Abstract

We present the results of measurements of the total X-ray flux from the Andromeda galaxy (M31) in the 3-100 keV band based on data from the RXTE/PCA, INTEGRAL/ISGRI, and SWIFT/BAT space experiments. We show that the total emission from the galaxy has a multicomponent spectrum whose main characteristics are specified by binaries emitting in the optically thick and optically thin regimes. The galaxy’s luminosity at energies 20–100 keV gives about 6% of its total luminosity in the 3–100 keV band. The emissivity of the stellar population in M31 is L2–20 keV ∼ 1.1 × 1029 erg s−1M⊙−1 in the 2–20 keV band and L20–100 keV ∼ 8 × 1027 erg s−1M⊙−1 in the 20–100 keV band.

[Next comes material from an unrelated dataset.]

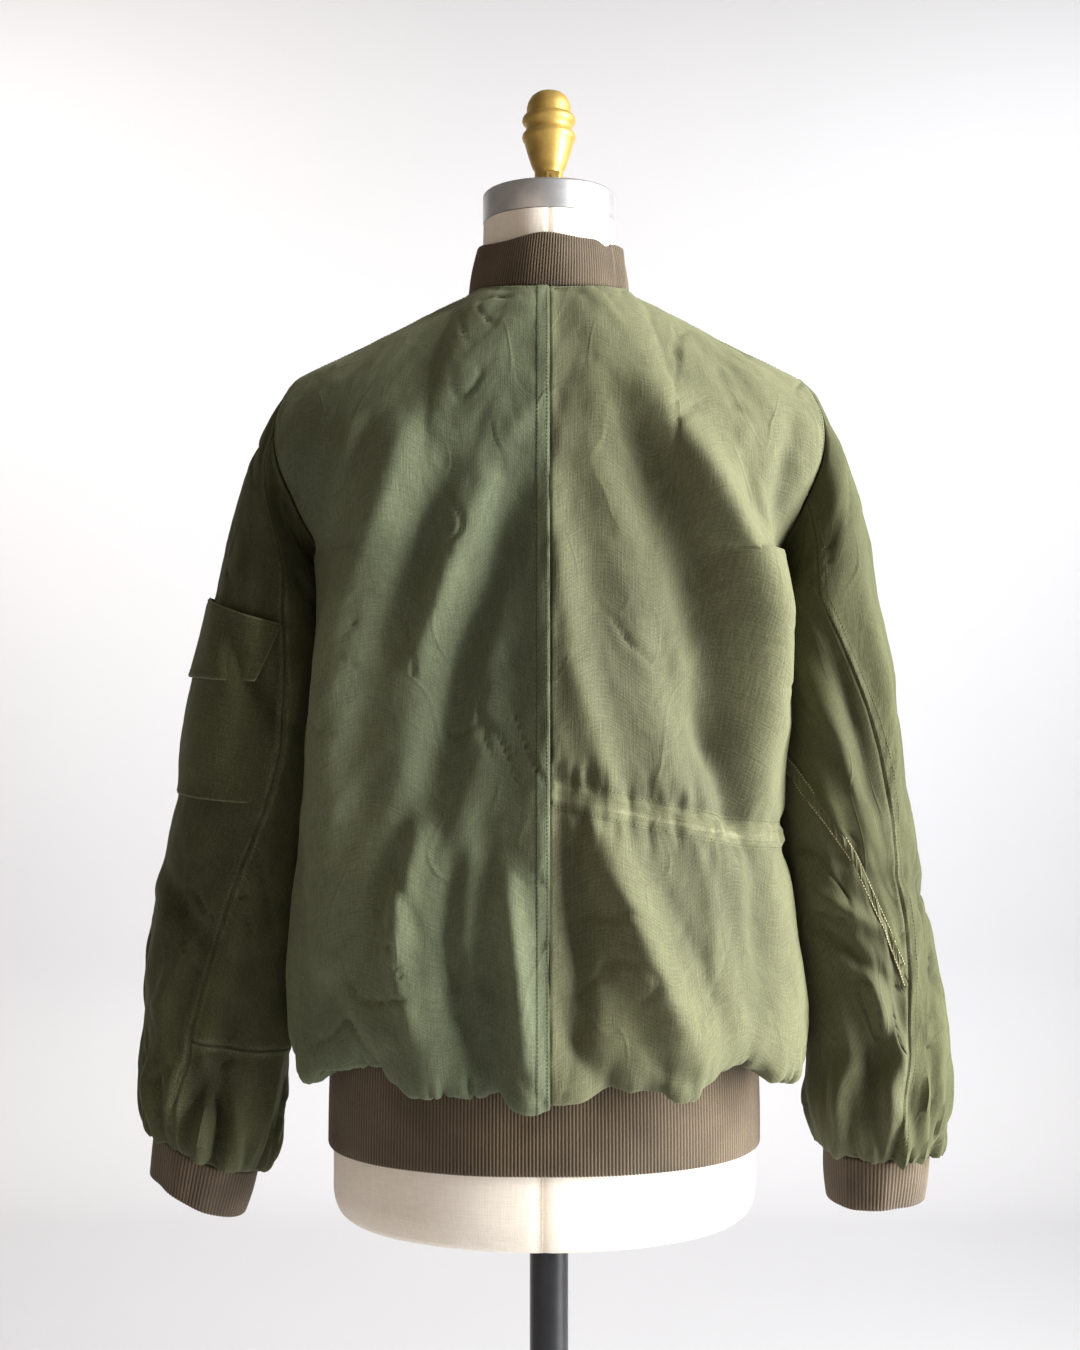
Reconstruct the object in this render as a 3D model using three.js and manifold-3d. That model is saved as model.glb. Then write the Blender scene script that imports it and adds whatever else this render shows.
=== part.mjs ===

Since low-mass X-ray binaries at high luminosities pass into a soft state with a small fraction of hard X-ray emission, the detection of individual hard X-ray sources in M31 requires a sensitivity that is tens of times better (up to 10−13 erg s−1 cm−2) than is needed to detect the total hard X-ray emission from the entire galaxy. Allowance for the contribution from the hard spectral component of the galaxy changes the galaxy’s effective Compton temperature approximately by a factor of 2, from ∼1.1 to ∼2.1 keV.